Closed usmanfarooq619 closed 3 years ago
hey, this looks like an OOV issue. since kenlm doesn't have a notion of partial tokens it helps a lot to pass a list of known unigrams
(basically all the words you expect to appear). pyctcdecode can then under the hood build a character trie, which can be probed very efficiently during decoding and OOV words will be efficiently downweighted as soon as they appear (rather than only indirectly through the LM once a space appears)
let me know if adding the unigrams
during instantiation of the LM fixes it or we should look into it more carefully
That just sounds like a hotfix to me tbh. According to your reasoning the same should happen with the other implementation as well
it could be that you can reproduce the same behavior of the other decoder by lowering some of the thresholds during prediction, for example beam_prune_logp=-20
and token_min_logp=-8
. The default parameters are tuned for high speed at similar accuracy in cases where LM as well as unigrams are present (the decoder prunes hypotheses continuously during decoding to minimize the number of beam proposals to maximize speed to compete with c++ implementations).
Is there a way you can check this on public data or share something with us so that i can try to reproduce? We usually always have access to a unigram list since we train the lm model, but very interested to hear if that's different for you and happy to work on optimizing the scenario without unigrams provided. Could also of course be that there is some other sneaky bug here that doesn't have anything to do with unigrams, but it's hard for me to test without being able to reproduce it.
if the 'no unigrams available' is a scenario that is important for you that's great to know. pretty sure the word concatenation can be fixed by adjusting how we score partial words (which is usually done by the trie made from the unigram list).
oh, looking at the other repo, i believe it reads the unigrams from the arpa kenlm file? then you don't have to provide the list separately. however then you can't use a binary kenlm file for instantiation since as far as i know they don't contain the ngrams in an easy to read format
Okay so I also followed the unigram option and it fixes the problem for now but this probably won't work for example for new names that we've never seen before. Let me see if I can provide you the logits.
As for the other implementation, I was using the simple ARPA file so it might be the case as you suggested but I don't think the binary one should be that big of a problem.

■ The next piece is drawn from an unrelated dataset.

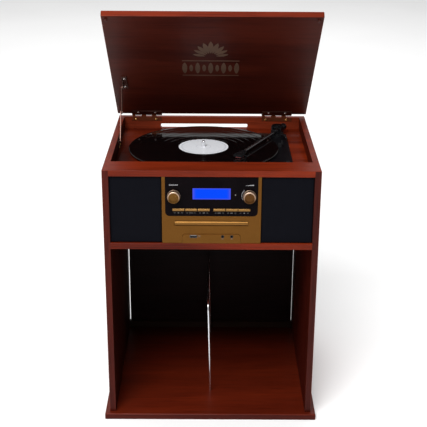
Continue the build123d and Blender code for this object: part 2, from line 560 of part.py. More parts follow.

Also how about a simple extension to enable support for transformer-based lm scorers: https://github.com/simonepri/lm-scorer
great, i will put it on my todo list to provide better support around the unigram list. new words are always a tricky thing, because if they are not in your kenlm model, then they will be scored as an OOV anyways. the likelihood of that you can tune with a separate parameter. another good way however to deal with new words (that you know about, but are not yet in your language model) is to provide them as 'hotwords'. that way they will get compile into their own scorer and increase the likelihood of being transcribed. you can also tune their weight to decide how important they are. In regards to neural LM models, it's definitely something we are curious about if people are interested in. Is your main goal to get better results while accepting a slower output? have you tried applying it in a beam re-scoring manner after getting the full outputs to see if you can improve your results?
I've tried it in a beam-scoring manner but that assumes that you get good beam predictions to begin with. So I think it'd be wonderful if you can patch that in. Obviously one can use the insanely fast and light transformers to get a better middleground. Looking forward to the fix and as well as the new feature. Thank you for the wonderful work!
sounds great will have a look. thanks for the feedback and let me know if other issues come up!
see PR #4 for some additional warnings around unigrams as well as improved partial scoring without a trie that should help with word concatenation
I am trying to use the ctc decoding feature with kenlm on the wav2vec2 huggingface's logits
which returns the following output with beam size 64:
while when I was previously decoding with https://github.com/ynop/py-ctc-decode with the same lm and parameters getting:
I don't understand why the words are being concatenated together. Do you have any thoughts?